I’ve been working on a larger painting in the studio using two of my dailies for studies. Tonight, I painted the painting of the paintings. Art imitating life imitating art.

November 13th.

A midday session painting the storm clouds as they came on shore. I worked fast to beat the rain, perhaps twenty-five minutes in all. Sometimes that’s all you need and the conditions do you the favour of stopping you overworking the painting.

November 12th.

Back in the studio I’m busy working on a sun-saturated painting. It’s on my mind. I just got back from trying to take down notes of the low sun in the water. It’s not easy. You paint somewhat blind, and despite the calm water, things are still in a state of flux. Water, the sun and the light move and morph. The calm water also seems to throw up even more intense light than a chop. There was a fly fisherman working the shallows in search of bone fish. He moved too. These little paintings I do trying to capture light effects are right on the cusp of what I can manage. They are very true, if raw. A record of stimuli and a moment with little regard for “a picture” I walked back to the house pretty dazzled. When I grow up, I’d like to be able to use these memories and records to create huge colour fields of saturated light, but then painting is a strange and fickle journey that may set me on a path to something completely different at the next fork in the road.

November 11th.

Initially, I had quite a bit of trouble sorting out the brighter areas of the water this morning. I seemed to run out of high notes. To help resolve this I went back and subdued some of the cooler temperatures to give me some more wiggle room.  Basically, the water is all pretty bright here in the shallows, so to get variation and recession you are working within a very thin slice of the tonal range. I added a suggestion of a couple of bathers in the distance who had been there when I started but had left by the time I got to working them in.

November 10th.

Investigating varieties in whites.

November 9th.

Painting outdoors was a non-starter with the first Winter storm raging out of the North East. I set up in the house and painted the muted light filtering into one of the bedrooms, the “Bowie suite” where David and Iman slept when they lived here.  I had enough illumination behind me to leave the light in the room off, leaving the single light source for the painting coming in through the window. I wasn’t able to depict exact colours in the gloom, but there was enough to pick out tone.

November 8th.

A sultry afternoon. A view towards the old eco village, top-light on the roofs of the tents on stilts. It was pretty tricky to dial in the darks today. With atmospheric perspective and the salty air, the values so far away were super close. The sky was largely washed out of colour but still had clear highlights and shadows. A good challenge to take on.

November 7th.

After a busy and productive day in the studio, this evening it was nice to get out into the open air to paint. After a day of hard rain, the sky lifted to leave brooding clouds drifting around in the faintest of breezes aloft, whilst down at sea level the water was like a mirror. I picked up on the reflections of some of the clouds that unfurled almost to my feet, undisturbed but for the odd lazy ripple that added interest to their shapes. I used the edge of the peninsula to slice through the water, dark against the pastel colours.  Afterwards I went for a swim, then watched the show as the evening light, using the darkening clouds as a counterpoint, kept giving and giving. A slow-motion silent firework display.

November 6th.

Rain was forecast to set in for the day, so I used my morning session to work on an area I’m exploring in the studio: portraying the saturated light conditions when the sun shines off the surface of the ocean. I used a couple of dailies that were painted earlier in the year in such conditions, along with a large, partially worked, 40 x 30 studio piece, as well as another location study painted quite a few years ago on the coast of Maine. I’m exploring including the silhouettes of optimist sail boats to the mix to add further movement to the scene, as well as giving the eye a perception of scale on these flat plane, colour-field type works. The opti pram dinghy is a motif that turns up in many of my paintings and means a lot to me both as a familiar Bermuda icon and a metaphysical presence representing aloneness, independence and navigating one’s way through the waters of life. I noted in the morning studio work my brush strokes are drifting into pointillism. It wasn’t a conscious decision and just sort of happened that way. 

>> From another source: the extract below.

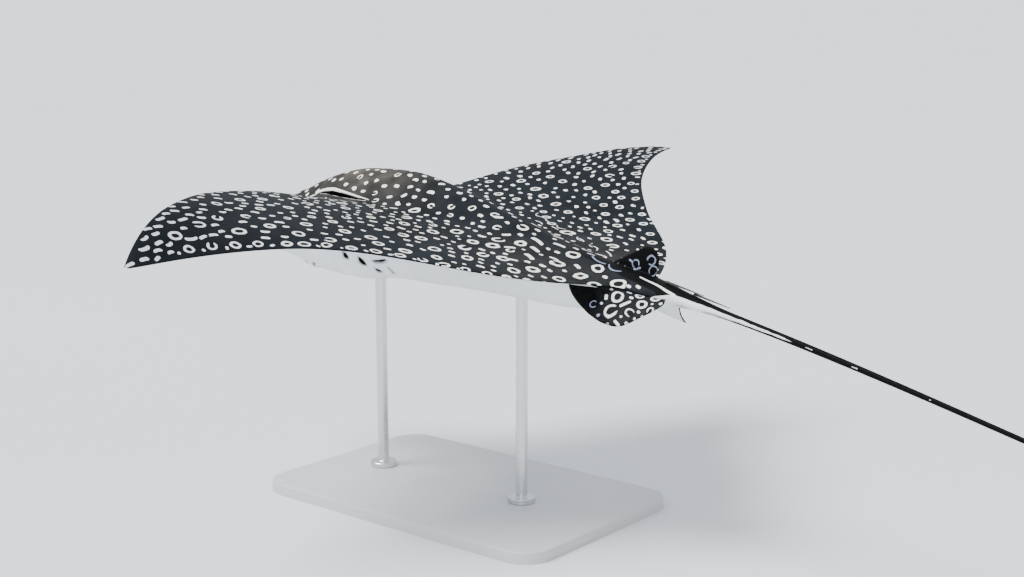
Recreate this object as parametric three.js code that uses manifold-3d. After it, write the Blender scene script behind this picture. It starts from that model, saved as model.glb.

In the late afternoon there was an opportunity to get outside, so I stayed with the theme for my Daily and tried to capture the light, looking into the sun at the bay. It was fast moving conditions with the clouds intermittently shielding and exposing the sun, but on completion I was pretty pleased to have captured and recorded some of the energy of the scene.

November 5th.

Another session utilizing the reflections of the cottages at Cambridge Beaches cast as a tapestry of colour and movement in the shallows. I pulled a palm forward a few meters from its real-life location and used its shadow on the building to add depth to the painting. A hint of the turquoise sea beyond the bluff.

November 4th.

I painted two of the three sisters that stand on the boundary of Sea View. I have featured them in several previous dailies, usually painted earlier in the day, today it was early evening. The half-moon was visible and the palms were catching the warm glow of the sun sinking behind me over at the beach.

November 3rd.

Daniel’s Head, my muse.  Close in this gorgeous, calm winter morning.  Softly, softly.  A duck for company.

November 2nd.

The porch at Sea View.  Mid-day shade, but with some sun streaming through the skylight.

November 1st.

This morning I did a larger location painting for the Quick Art competition here at Cambridge Beaches. I took a break in the afternoon and returned to within a few metres of my earlier location to complete my daily. There was a nice rich evening light, the sea was calm, and there were some cool reflections on the surface of the water. To incorporate that I went with a portrait orientation.